Берзин понимал: предоставленная ему полная самостоятельность и неограниченная личная власть на Колыме могут вызывать в Москве разные чувства. И нынешний приезд дальневосточных руководителей — не просто визит вежливости людей, которым будто бы подчинена Колыма, это — инспекция, проверка всех красивых отчетов, которые директор Дальстроя отправлял в ЦК. Поэтому он постарался убедить гостей в успехах треста.
Сделать это было нетрудно: с Лаврентьевым они подружились еще три года назад. Встречи их были нечастыми, но в переписке они не стеснялись выражать свои дружеские чувства.
А Дерибаса Берзин знал еще раньше, с 20-х годов, но совместной работе в центральном аппарате ВЧК. Они оба были награждены знаком «Почетный чекист». С 1929 года Дерибас руководил органами ОГПУ — НКВД Дальневосточного края, и Берзин координировал с ним свою работу как уполномоченный того же карательного ведомства на Колыме.
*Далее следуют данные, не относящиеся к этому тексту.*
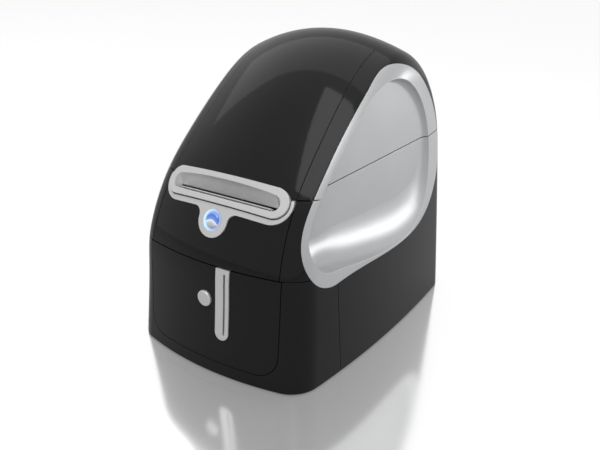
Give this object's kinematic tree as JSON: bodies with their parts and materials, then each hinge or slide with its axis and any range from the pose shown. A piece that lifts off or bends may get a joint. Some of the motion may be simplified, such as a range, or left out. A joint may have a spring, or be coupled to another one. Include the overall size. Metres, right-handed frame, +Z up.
{
  "type": "label printer",
  "caption": "Desktop label printer with a domed, rear-hinged cover, silver dished side panels, a front label exit, a feed button and a sliding tape tray below.",
  "frame": {"origin": "centre of the bounding box's bottom face, on the surface that the feet stand on", "axes": "+Z up, the label exit and tape tray face -Y, +X to the right seen from the front"},
  "size_m": [0.1398, 0.1969, 0.184],
  "materials": {
    "gloss_black": "polished black",
    "satin_black": "fine satin",
    "silver": "satin silver",
    "light_ring": "frosted light guide",
    "button_blue": "clear gloss",
    "board_green": "solder resist",
    "steel": "bright",
    "rubber": "matt",
    "grey": "fine satin",
    "white": "moulded",
    "brass": "turned",
    "paper": "smooth",
    "cardboard": "plain",
    "aluminium": "pressed",
    "blue": "moulded"
  },
  "bodies": {
    "case": {"base_plate": "satin_black", "rubber_feet": "rubber", "casing_screws": "steel", "lower_front_housing": "gloss_black", "rear_housing": "gloss_black", "front_corner_right": "gloss_black", "front_corner_left": "gloss_black", "front_fascia": "gloss_black", "exit_cradle": "silver", "button_light_ring": "light_ring", "button_board": "board_green", "side_panel_lower_right": "silver", "side_panel_lower_left": "silver", "hinge_brackets": "satin_black", "hinge_pins": "steel", "tray_bay": "satin_black", "deck": "satin_black", "main_board": "board_green", "power_jack": "satin_black", "data_socket": "steel", "roll_well": "grey", "print_frame": "steel", "platen_bushes": "brass", "idler_pin": "steel", "feed_motor": "steel", "head_shaft": "steel", "lever_pin": "steel", "guide_rail": "steel", "tray_latch": "satin_black"},
    "cover": {"cover_shell": "gloss_black", "cover_front_panel": "gloss_black", "side_panel_upper_right": "silver", "side_panel_upper_left": "silver", "exit_bezel": "silver", "tear_bar": "steel"},
    "feed_button": {"feed_button": "button_blue"},
    "label_spool": {"spool_core": "grey", "spool_guide_right": "grey", "spool_guide_left": "grey", "roll_core": "cardboard", "label_roll": "paper"},
    "platen": {"platen_shaft": "steel", "platen_roller": "rubber", "platen_gear": "white"},
    "idler": {"idler_gear": "white"},
    "motor_rotor": {"motor_pinion": "brass", "motor_shaft": "steel"},
    "print_head": {"head_bracket": "aluminium", "thermal_head": "satin_black"},
    "release_lever": {"release_lever": "blue"},
    "label_guide": {"label_guide": "grey"},
    "tape_tray": {"tray_front_panel": "gloss_black", "tape_exit_bar": "silver", "tray_body": "satin_black", "tape_cassette": "grey", "tape_head": "aluminium"},
    "tray_button": {"tray_button": "silver"},
    "supply_spindle": {"supply_spindle": "white"},
    "takeup_spindle": {"takeup_spindle": "white"},
    "tape_feed_roller": {"tape_feed_roller": "rubber"}
  },
  "joints": [
    {"name": "cover_hinge", "type": "hinge", "parent": "case", "child": "cover", "pos_m": [0, 0.0856, 0.1246], "axis": [-1, 0, 0], "range_deg": [0, 78]},
    {"name": "feed_button_press", "type": "slide", "parent": "case", "child": "feed_button", "axis": [0, 0.9135, -0.4067], "range_m": [0, 0.001], "stiffness_N_per_m": 500, "springref_m": -0.0005},
    {"name": "label_spool_spin", "type": "hinge", "parent": "case", "child": "label_spool", "pos_m": [0, 0.025, 0.108], "axis": [1, 0, 0], "continuous": true},
    {"name": "platen_spin", "type": "hinge", "parent": "case", "child": "platen", "pos_m": [0, -0.058, 0.095], "axis": [1, 0, 0], "continuous": true},
    {"name": "idler_spin", "type": "hinge", "parent": "case", "child": "idler", "pos_m": [0, -0.04408, 0.09153], "axis": [1, 0, 0], "continuous": true},
    {"name": "motor_spin", "type": "hinge", "parent": "case", "child": "motor_rotor", "pos_m": [0, -0.042, 0.082], "axis": [1, 0, 0], "continuous": true},
    {"name": "head_lift", "type": "hinge", "parent": "case", "child": "print_head", "pos_m": [0, -0.034, 0.104], "axis": [-1, 0, 0], "range_deg": [0, 5]},
    {"name": "release_lever_swing", "type": "hinge", "parent": "case", "child": "release_lever", "pos_m": [0, -0.046, 0.09], "axis": [-1, 0, 0], "range_deg": [0, 25]},
    {"name": "label_guide_slide", "type": "slide", "parent": "case", "child": "label_guide", "axis": [1, 0, 0], "range_m": [-0.019, 0.004]},
    {"name": "tape_tray_slide", "type": "slide", "parent": "case", "child": "tape_tray", "axis": [0, -1, 0], "range_m": [0, 0.075]},
    {"name": "tray_button_press", "type": "slide", "parent": "tape_tray", "child": "tray_button", "axis": [0, 1, 0], "range_m": [0, 0.002], "stiffness_N_per_m": 400, "springref_m": -0.0005},
    {"name": "supply_spindle_spin", "type": "hinge", "parent": "tape_tray", "child": "supply_spindle", "pos_m": [-0.02, -0.036, 0.02], "axis": [0, 0, 1], "continuous": true},
    {"name": "takeup_spindle_spin", "type": "hinge", "parent": "tape_tray", "child": "takeup_spindle", "pos_m": [0.02, -0.036, 0.02], "axis": [0, 0, 1], "continuous": true},
    {"name": "tape_feed_spin", "type": "hinge", "parent": "tape_tray", "child": "tape_feed_roller", "pos_m": [0.02, -0.069, 0.02], "axis": [0, 0, 1], "continuous": true}
  ],
  "couplings": [
    {"joint": "idler_spin", "follows": "platen_spin", "ratio": -1.3333},
    {"joint": "motor_spin", "follows": "platen_spin", "ratio": 2.5},
    {"joint": "release_lever_swing", "follows": "head_lift", "ratio": 4.95},
    {"joint": "supply_spindle_spin", "follows": "tape_feed_spin", "ratio": -0.85},
    {"joint": "takeup_spindle_spin", "follows": "tape_feed_spin", "ratio": -0.85}
  ]
}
Поэтому, вернувшись во Владивосток, эти люди через несколько дней отправили в ЦК ВКП (б) отчет о своей проверке Дальстроя.
«На днях вернулись с Колымы, — писали они. — Колыма произвела на нас большое впечатление. В этом суровом, угрюмом краю, в крайне тяжелых природных и климатических условиях тов. Берзин за короткий срок сумел создать большое хозяйство.
Мы убедились, что на Колыме имеем неслыханные, буквально несметные богатства, что Колыма — один из самых богатых в Союзе районов золотодобычи, не говоря уже о больших возможностях развития добычи олова, меди, сурьмы и мышьяка»107.
Лаврентьев сообщил Берзину содержание отчета, а тот рассказал об этом своим помощникам. Так что хорошие отношения двух руководителей не были секретом в Дальстрое.
Через месяц после отъезда из Нагаево руководителей Дальневосточного края из Москвы для Берзина пришел секретный пакет — постановление Политбюро ЦК ВКП(б) от 29 сентября 1936 года «Об отношении к контрреволюционным троцкистским элементам». В нем говорилось:
«Утвердить следующую директиву об отношении к контрреволюционным троцкистско-зиновьевским элементам:
а) До последнего времени ЦК ВКП(б) рассматривал троцкистско-зиновьевских мерзавцев как передовой политический и организационный отряд международной буржуазии.
Последние факты говорят, что эти господа скатились еще больше вниз и их приходится теперь рассматривать как разведчиков, шпионов, диверсантов и вредителей фашистской буржуазии в Европе.
б) В связи с этим необходима расправа с троцкистско-зиновьевскими мерзавцами, охватывающая не только арестованных, следствие по делу которых уже закончено, и не только подследственных вроде Муралова, Пятакова, Белобородова и других, дела которых еще не закончены, но и тех, которые были раньше высланы»108.